### Task instructions
Extract all data as written.

### Collected material
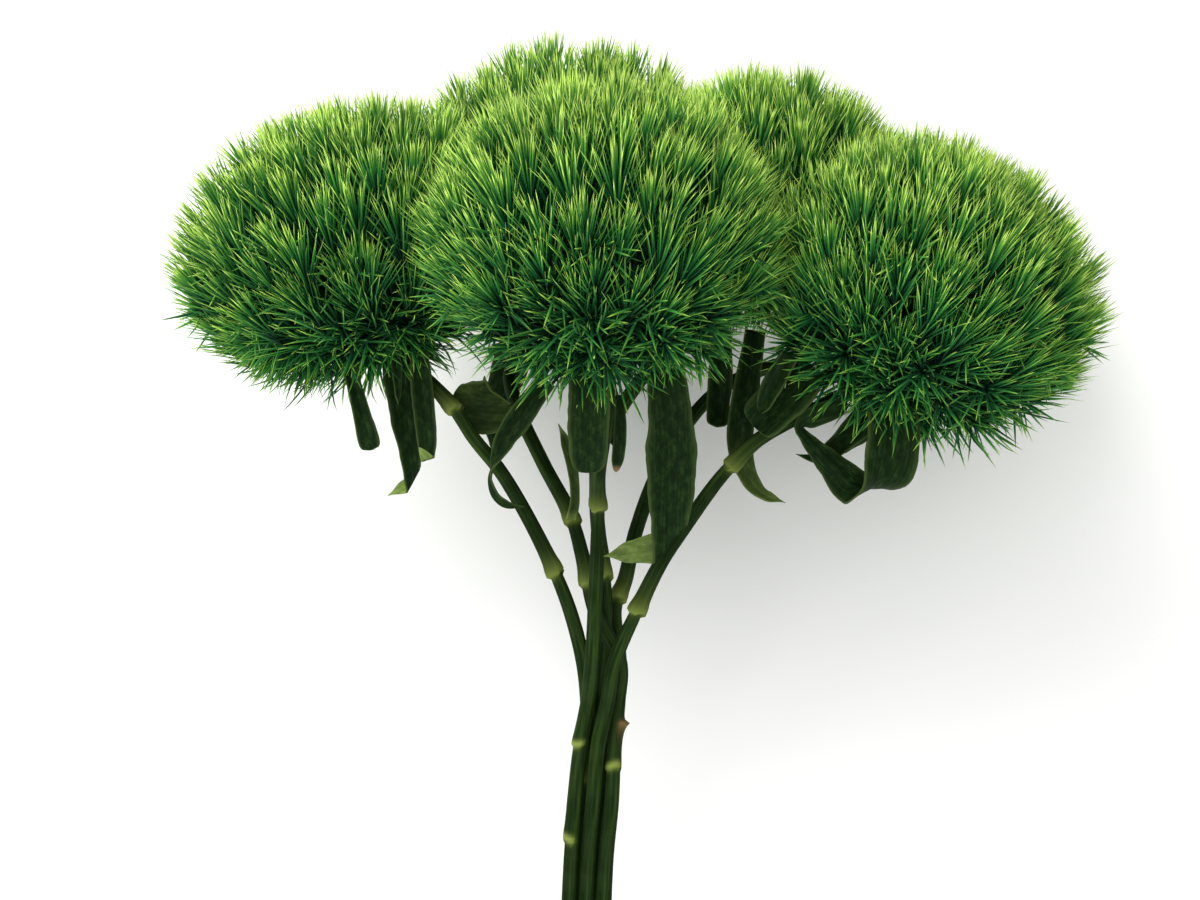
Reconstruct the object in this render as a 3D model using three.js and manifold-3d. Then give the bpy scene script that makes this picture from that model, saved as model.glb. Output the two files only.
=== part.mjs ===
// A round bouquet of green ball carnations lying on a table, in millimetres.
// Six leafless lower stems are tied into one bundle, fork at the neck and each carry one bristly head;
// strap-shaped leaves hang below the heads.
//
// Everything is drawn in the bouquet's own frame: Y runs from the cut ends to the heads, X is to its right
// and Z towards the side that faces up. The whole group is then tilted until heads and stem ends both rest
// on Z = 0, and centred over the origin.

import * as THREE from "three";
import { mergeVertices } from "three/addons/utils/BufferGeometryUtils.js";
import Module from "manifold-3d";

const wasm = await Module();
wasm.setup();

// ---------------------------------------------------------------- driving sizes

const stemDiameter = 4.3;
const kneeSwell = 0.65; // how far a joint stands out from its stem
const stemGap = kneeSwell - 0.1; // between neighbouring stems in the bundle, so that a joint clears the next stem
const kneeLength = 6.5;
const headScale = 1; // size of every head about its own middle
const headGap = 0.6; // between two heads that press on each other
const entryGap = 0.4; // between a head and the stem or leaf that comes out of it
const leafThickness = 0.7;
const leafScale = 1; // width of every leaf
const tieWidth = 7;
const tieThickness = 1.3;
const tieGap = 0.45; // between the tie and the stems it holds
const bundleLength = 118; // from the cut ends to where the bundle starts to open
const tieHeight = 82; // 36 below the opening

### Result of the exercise
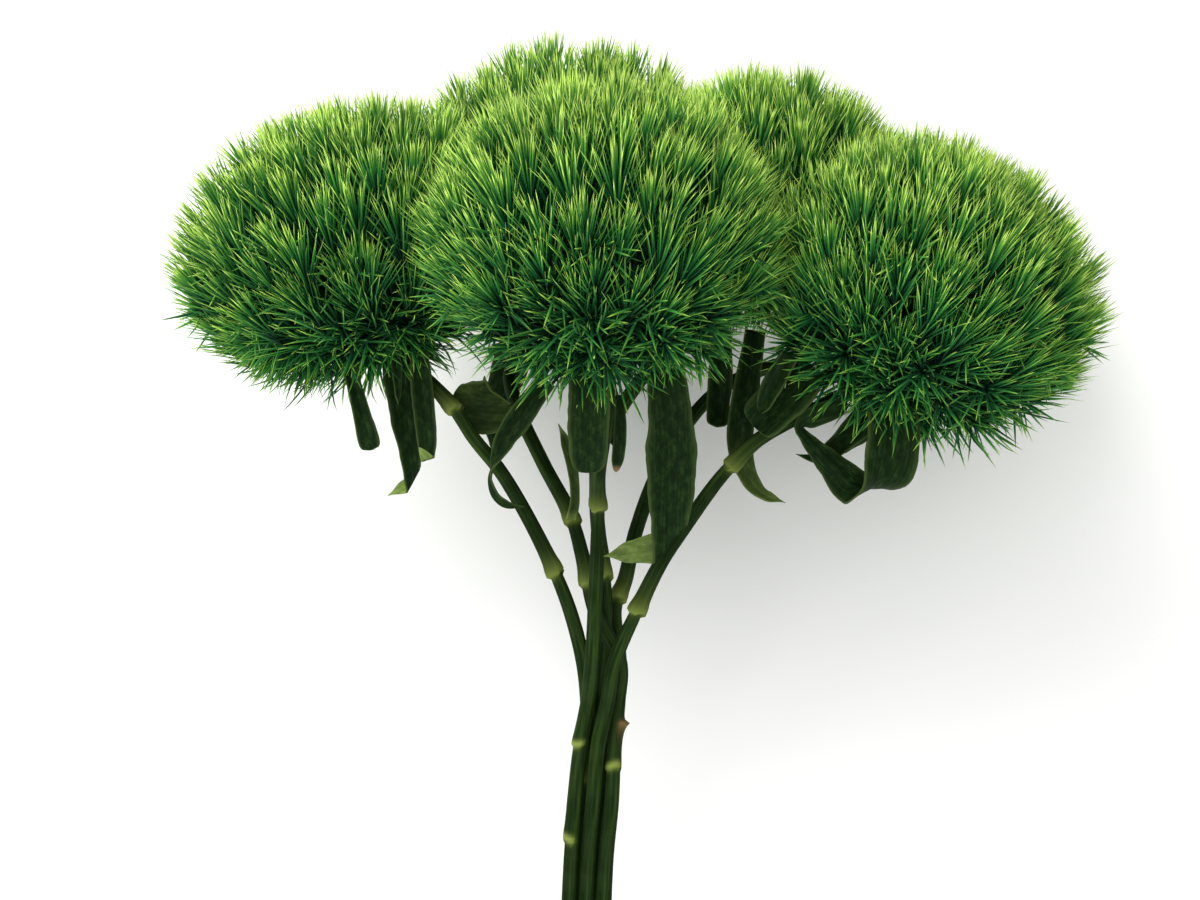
Reconstruct the object in this render as a 3D model using three.js and manifold-3d. Then give the bpy scene script that makes this picture from that model, saved as model.glb. Output the two files only.
=== part.mjs ===
// A round bouquet of green ball carnations lying on a table, in millimetres.
// Six leafless lower stems are tied into one bundle, fork at the neck and each carry one bristly head;
// strap-shaped leaves hang below the heads.
//
// Everything is drawn in the bouquet's own frame: Y runs from the cut ends to the heads, X is to its right
// and Z towards the side that faces up. The whole group is then tilted until heads and stem ends both rest
// on Z = 0, and centred over the origin.

import * as THREE from "three";
import { mergeVertices } from "three/addons/utils/BufferGeometryUtils.js";
import Module from "manifold-3d";

const wasm = await Module();
wasm.setup();

// ---------------------------------------------------------------- driving sizes

const stemDiameter = 4.3;
const kneeSwell = 0.65; // how far a joint stands out from its stem
const stemGap = kneeSwell - 0.1; // between neighbouring stems in the bundle, so that a joint clears the next stem
const kneeLength = 6.5;
const headScale = 1; // size of every head about its own middle
const headGap = 0.6; // between two heads that press on each other
const entryGap = 0.4; // between a head and the stem or leaf that comes out of it
const leafThickness = 0.7;
const leafScale = 1; // width of every leaf
const tieWidth = 7;
const tieThickness = 1.3;
const tieGap = 0.45; // between the tie and the stems it holds
const bundleLength = 118; // from the cut ends to where the bundle starts to open
const tieHeight = 82; // 36 below the opening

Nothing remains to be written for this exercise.